---------- SOURCE EXCERPT ----------
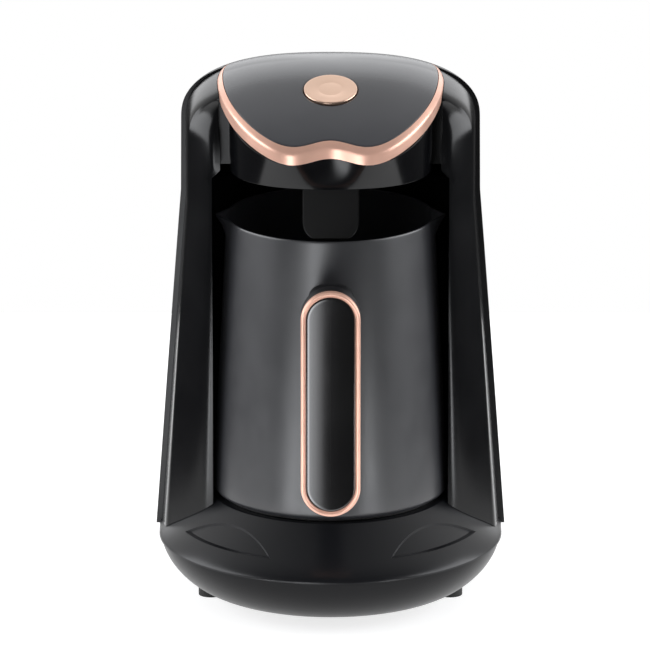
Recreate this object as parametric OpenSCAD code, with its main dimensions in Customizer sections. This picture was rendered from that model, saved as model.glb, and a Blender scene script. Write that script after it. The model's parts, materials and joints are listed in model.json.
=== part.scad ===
// Electric Turkish coffee maker: a steel pot with two pouring lips and a front handle stands in the bay of a
// domed housing. The housing's head reaches over the pot and carries one large push button.
// Millimetres, +Z up, front towards -Y. The origin is on the table, at the centre of the part's footprint.
// Sizes along Y are given from the pot's upright axis; at_pot_axis() places them.

/* [Rear cover] */
// Half of the cover's width at the top of its walls
cover_top_hw = 68.2; // [66:0.2:72]
// Half of the cover's width at its lower edge
cover_base_hw = 79.6; // [78:0.2:82]
// Height at which the walls stop flaring
flare_top_z = 185; // [175:1:190]
// Height of the cover's lower edge
cover_bottom_z = 28.8; // [28.6:0.1:29.2]
// Wall of the cover
cover_wall = 2.4; // [2:0.1:3]
// Depth at which cover and front frame meet, at the cover's lower edge
seam_y = 14; // [12:0.5:15]
// Angle at which the seam leans back
seam_lean = 3; // [0:0.5:4]

/* [Dome] */
// Height of the highest point of the top
top_z = 247.5; // [246:0.5:252]
// Radius of the top's arc, seen from the side
arc_r = 115; // [110:1:125]
// Depth of the arc's centre
arc_y = 15; // [12:1:18]
// Height of the rounded shoulder
dome_h = 29; // [26:1:31]
// Fullness of the shoulder, 2 is round
dome_n = 2.4; // [2.2:0.1:2.8]
// Fullness that the shoulder gains towards the middle of the back
rear_fullness = 0.8; // [0:0.1:1]

/* [Front frame] */
// Step from the cover in to the frame at the walls
frame_step = 2.3; // [1.5:0.1:2.6]
// Step from the cover in to the frame at the top of the shoulder
frame_step_top = 0.6; // [0.4:0.1:1.5]
// Width of the frame's side band at the top
band_top = 2.6; // [2:0.1:4]
// Width of the frame's side band at the base
band_base = 3.8; // [3:0.1:5]
// Depth of the edge between band and cheek
crease_y = -7; // [-7.5:0.5:-5]
// How far the cheeks reach forward of that edge
cheek_reach = 11.3; // [8:0.1:12]
// Half of the distance between the cheeks' inner edges above the bay
cheek_inner_x = 49.6; // [48.5:0.1:50.5]
// Wall of the frame
frame_wall = 2.4; // [2:0.1:3]
// Radius of the bay that takes the pot
bay_r = 56.3; // [56:0.1:57]
// Height of the bay's ceiling
bay_ceiling_z = 204; // [202:0.5:206]

/* [Base] */
// Length of the straight stretch between the base's two round ends
base_straight = 15.4; // [14:0.2:18]
// Height of the feet
foot_h = 6; // [5:0.5:8]
// Radius of a foot
foot_r = 5.6; // [4:0.1:7]
// Distance of the side feet from the middle
foot_x = 54.6; // [50:0.2:57]
// Distance of the rear feet from the middle
rear_foot_x = 38; // [30:1:40]
// Depth of the rear feet
rear_foot_y = 58; // [54:1:59]
// Step from the cover's lower edge in to the tray's rim
tray_step = 2.6; // [1.6:0.1:4]
// Radius of the tray's flat floor
tray_floor_r = 54.5; // [52:0.5:58]
// Height of the tray's rim
tray_rim_z = 28.4; // [27:0.1:28.5]
// Wall of the tray
tray_wall = 2.5; // [2:0.1:3]
// Height of the platform under the pot
platform_z = 49.5; // [48:0.5:50]
// Radius at which the deck starts to fall
platform_r = 54; // [53.5:0.1:55]
// Width of the deck's rounded edge
deck_round = 8; // [6:0.5:9]
// Height of the deck where it starts to round over
deck_slope_z = 37; // [36:0.1:38]
// Step from the cover's lower edge in to the deck
deck_step = 1.6; // [0.4:0.1:1.8]
// Wall of the deck
deck_wall = 2.4; // [2:0.1:3]
// Angle of each half-moon dent from the front
dent_angle = 46; // [40:1:50]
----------
CHALLENGE
Print only the lines from the top of the data above down to the line holding "rear_fullness = 0.8; // [0:0.1:1]", inclusive.

EXERCISE ANSWER
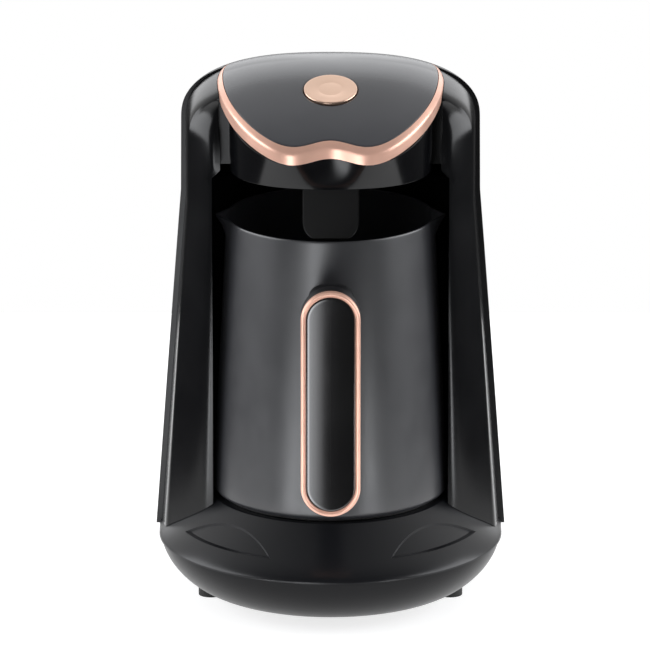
Recreate this object as parametric OpenSCAD code, with its main dimensions in Customizer sections. This picture was rendered from that model, saved as model.glb, and a Blender scene script. Write that script after it. The model's parts, materials and joints are listed in model.json.
=== part.scad ===
// Electric Turkish coffee maker: a steel pot with two pouring lips and a front handle stands in the bay of a
// domed housing. The housing's head reaches over the pot and carries one large push button.
// Millimetres, +Z up, front towards -Y. The origin is on the table, at the centre of the part's footprint.
// Sizes along Y are given from the pot's upright axis; at_pot_axis() places them.

/* [Rear cover] */
// Half of the cover's width at the top of its walls
cover_top_hw = 68.2; // [66:0.2:72]
// Half of the cover's width at its lower edge
cover_base_hw = 79.6; // [78:0.2:82]
// Height at which the walls stop flaring
flare_top_z = 185; // [175:1:190]
// Height of the cover's lower edge
cover_bottom_z = 28.8; // [28.6:0.1:29.2]
// Wall of the cover
cover_wall = 2.4; // [2:0.1:3]
// Depth at which cover and front frame meet, at the cover's lower edge
seam_y = 14; // [12:0.5:15]
// Angle at which the seam leans back
seam_lean = 3; // [0:0.5:4]

/* [Dome] */
// Height of the highest point of the top
top_z = 247.5; // [246:0.5:252]
// Radius of the top's arc, seen from the side
arc_r = 115; // [110:1:125]
// Depth of the arc's centre
arc_y = 15; // [12:1:18]
// Height of the rounded shoulder
dome_h = 29; // [26:1:31]
// Fullness of the shoulder, 2 is round
dome_n = 2.4; // [2.2:0.1:2.8]
// Fullness that the shoulder gains towards the middle of the back
rear_fullness = 0.8; // [0:0.1:1]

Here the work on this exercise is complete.